Stated exercise
Go through the data below. List every line that holds the word "lifts".

Dataset entries
========
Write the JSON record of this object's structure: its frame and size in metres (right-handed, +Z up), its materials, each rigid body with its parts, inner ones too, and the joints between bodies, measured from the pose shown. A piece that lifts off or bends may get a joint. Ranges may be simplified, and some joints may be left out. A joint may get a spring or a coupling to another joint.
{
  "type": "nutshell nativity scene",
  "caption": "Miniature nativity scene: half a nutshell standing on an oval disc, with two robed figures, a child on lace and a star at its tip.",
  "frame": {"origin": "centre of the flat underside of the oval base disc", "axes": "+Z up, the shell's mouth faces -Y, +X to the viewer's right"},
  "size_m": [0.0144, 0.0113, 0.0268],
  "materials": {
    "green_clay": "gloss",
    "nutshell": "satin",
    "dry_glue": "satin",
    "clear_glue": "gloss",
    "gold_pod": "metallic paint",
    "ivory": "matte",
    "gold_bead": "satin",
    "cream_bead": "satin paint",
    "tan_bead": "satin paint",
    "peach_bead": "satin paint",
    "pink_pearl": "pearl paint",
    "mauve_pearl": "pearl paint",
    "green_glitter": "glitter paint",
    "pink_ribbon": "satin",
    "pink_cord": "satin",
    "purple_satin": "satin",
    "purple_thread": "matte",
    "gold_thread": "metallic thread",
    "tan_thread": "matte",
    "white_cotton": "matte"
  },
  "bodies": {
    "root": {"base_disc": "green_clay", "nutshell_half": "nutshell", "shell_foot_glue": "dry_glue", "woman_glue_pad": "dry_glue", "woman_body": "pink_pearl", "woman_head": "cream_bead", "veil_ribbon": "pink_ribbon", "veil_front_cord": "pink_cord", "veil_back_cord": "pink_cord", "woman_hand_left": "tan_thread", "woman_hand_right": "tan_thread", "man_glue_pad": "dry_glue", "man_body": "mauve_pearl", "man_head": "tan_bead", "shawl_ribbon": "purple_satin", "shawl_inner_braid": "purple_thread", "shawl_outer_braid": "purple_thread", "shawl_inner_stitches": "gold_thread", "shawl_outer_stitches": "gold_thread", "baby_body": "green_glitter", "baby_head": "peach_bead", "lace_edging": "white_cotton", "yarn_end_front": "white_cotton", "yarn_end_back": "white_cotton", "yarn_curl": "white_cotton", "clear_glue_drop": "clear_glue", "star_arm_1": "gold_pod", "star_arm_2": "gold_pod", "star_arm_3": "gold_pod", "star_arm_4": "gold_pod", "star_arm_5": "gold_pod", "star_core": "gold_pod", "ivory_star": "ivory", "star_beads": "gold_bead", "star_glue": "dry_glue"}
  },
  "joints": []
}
========
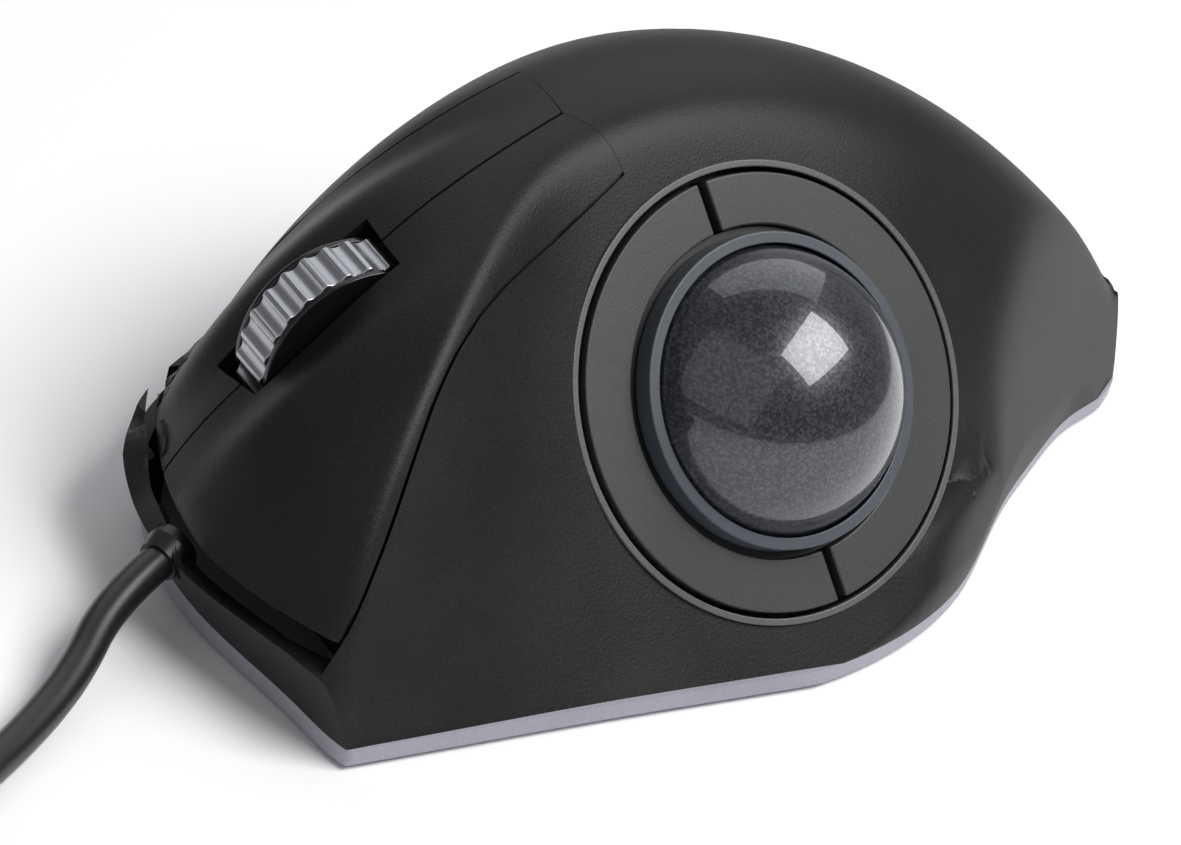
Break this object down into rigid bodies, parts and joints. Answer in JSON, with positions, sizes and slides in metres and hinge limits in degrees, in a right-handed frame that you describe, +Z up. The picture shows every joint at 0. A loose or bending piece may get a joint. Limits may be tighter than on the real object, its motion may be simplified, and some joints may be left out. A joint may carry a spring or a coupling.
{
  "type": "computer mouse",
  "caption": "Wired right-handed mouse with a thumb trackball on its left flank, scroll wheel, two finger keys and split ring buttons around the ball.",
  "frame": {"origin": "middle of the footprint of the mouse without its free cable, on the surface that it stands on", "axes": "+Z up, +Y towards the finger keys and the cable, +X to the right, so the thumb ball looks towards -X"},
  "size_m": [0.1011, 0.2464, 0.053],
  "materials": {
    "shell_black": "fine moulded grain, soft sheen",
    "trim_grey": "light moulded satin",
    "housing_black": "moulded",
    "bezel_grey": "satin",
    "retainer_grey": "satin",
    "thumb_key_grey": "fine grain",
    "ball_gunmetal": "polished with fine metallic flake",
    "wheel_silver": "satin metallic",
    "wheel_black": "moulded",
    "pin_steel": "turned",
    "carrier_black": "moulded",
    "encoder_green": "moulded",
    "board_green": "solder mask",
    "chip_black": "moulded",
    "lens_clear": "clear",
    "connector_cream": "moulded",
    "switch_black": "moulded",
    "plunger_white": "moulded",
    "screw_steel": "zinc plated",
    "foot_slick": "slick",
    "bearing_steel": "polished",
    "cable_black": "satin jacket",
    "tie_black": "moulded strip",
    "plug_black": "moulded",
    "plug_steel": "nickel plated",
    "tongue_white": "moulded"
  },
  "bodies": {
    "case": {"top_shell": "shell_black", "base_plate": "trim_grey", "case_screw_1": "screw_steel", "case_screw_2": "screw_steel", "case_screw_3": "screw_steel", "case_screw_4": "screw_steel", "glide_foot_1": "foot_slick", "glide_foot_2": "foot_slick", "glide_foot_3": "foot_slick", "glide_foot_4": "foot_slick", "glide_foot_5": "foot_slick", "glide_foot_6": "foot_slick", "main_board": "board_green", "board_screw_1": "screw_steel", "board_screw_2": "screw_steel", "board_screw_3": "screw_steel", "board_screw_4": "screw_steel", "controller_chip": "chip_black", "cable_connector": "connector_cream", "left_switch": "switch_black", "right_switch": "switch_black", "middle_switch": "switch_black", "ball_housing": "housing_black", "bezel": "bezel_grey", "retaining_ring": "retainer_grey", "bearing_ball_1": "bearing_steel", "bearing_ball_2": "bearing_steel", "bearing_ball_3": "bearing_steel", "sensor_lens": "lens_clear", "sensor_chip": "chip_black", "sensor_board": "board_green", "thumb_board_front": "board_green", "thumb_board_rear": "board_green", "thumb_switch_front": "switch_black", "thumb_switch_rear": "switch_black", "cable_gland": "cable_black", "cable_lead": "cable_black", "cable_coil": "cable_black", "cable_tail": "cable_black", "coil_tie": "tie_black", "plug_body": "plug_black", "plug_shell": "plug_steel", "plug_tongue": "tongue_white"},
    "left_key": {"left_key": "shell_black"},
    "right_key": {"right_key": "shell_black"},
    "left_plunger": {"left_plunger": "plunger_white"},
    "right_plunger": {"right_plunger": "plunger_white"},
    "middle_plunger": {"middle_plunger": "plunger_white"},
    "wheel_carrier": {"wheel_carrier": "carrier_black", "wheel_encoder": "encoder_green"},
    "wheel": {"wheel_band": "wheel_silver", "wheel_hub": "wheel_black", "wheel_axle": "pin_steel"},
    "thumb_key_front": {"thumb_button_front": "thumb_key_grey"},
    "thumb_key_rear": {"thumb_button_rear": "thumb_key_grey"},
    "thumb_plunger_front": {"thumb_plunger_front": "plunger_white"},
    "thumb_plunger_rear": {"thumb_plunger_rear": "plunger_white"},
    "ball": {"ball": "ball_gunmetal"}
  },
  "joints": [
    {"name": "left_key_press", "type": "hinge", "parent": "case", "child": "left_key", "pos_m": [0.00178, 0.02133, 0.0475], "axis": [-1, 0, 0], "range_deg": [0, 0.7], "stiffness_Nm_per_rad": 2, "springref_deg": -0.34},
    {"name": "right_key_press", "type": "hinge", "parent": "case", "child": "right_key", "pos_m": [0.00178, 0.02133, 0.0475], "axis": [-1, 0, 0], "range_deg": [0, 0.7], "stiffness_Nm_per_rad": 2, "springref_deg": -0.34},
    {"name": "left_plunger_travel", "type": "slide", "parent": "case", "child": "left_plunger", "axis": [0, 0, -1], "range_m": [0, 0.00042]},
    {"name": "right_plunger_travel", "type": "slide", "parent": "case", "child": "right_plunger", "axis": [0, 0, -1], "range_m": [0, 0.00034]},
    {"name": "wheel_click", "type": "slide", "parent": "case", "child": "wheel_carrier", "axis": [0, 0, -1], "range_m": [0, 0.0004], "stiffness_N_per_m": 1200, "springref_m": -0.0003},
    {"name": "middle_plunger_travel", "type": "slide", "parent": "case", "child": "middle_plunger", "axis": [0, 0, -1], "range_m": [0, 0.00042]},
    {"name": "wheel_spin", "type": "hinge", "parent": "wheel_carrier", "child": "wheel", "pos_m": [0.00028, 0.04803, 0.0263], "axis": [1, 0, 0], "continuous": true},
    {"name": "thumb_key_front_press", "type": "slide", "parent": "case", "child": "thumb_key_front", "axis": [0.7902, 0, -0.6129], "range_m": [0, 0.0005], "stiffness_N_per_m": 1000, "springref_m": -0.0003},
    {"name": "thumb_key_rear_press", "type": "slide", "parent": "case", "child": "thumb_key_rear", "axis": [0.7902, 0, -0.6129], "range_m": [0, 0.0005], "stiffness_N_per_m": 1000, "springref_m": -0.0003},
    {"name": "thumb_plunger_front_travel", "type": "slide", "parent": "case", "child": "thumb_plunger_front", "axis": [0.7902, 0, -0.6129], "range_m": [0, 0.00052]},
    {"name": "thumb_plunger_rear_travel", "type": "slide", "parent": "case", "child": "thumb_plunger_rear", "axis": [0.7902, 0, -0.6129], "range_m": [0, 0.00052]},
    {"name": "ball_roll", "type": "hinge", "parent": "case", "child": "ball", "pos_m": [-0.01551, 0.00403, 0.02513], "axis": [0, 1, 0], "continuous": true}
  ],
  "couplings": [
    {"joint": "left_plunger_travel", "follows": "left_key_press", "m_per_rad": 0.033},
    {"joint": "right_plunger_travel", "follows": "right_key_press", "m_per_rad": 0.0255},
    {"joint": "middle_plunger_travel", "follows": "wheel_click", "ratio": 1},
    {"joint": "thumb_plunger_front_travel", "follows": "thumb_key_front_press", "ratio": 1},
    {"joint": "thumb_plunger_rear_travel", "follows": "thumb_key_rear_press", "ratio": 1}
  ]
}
========
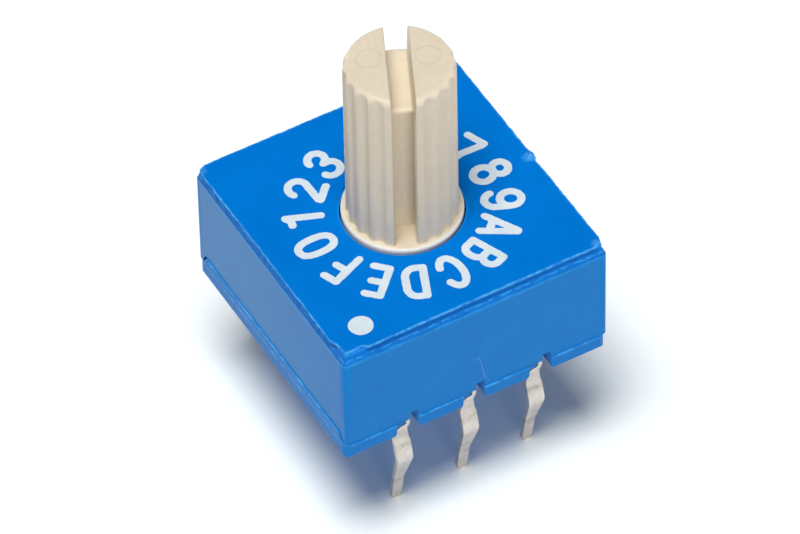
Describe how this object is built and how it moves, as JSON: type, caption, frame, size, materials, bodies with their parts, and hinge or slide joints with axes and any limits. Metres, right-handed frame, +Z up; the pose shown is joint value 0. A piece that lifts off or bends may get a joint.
========
Result
Write the JSON record of this object's structure: its frame and size in metres (right-handed, +Z up), its materials, each rigid body with its parts, inner ones too, and the joints between bodies, measured from the pose shown. A piece that lifts off or bends may get a joint. Ranges may be simplified, and some joints may be left out. A joint may get a spring or a coupling to another joint.
Describe how this object is built and how it moves, as JSON: type, caption, frame, size, materials, bodies with their parts, and hinge or slide joints with axes and any limits. Metres, right-handed frame, +Z up; the pose shown is joint value 0. A piece that lifts off or bends may get a joint.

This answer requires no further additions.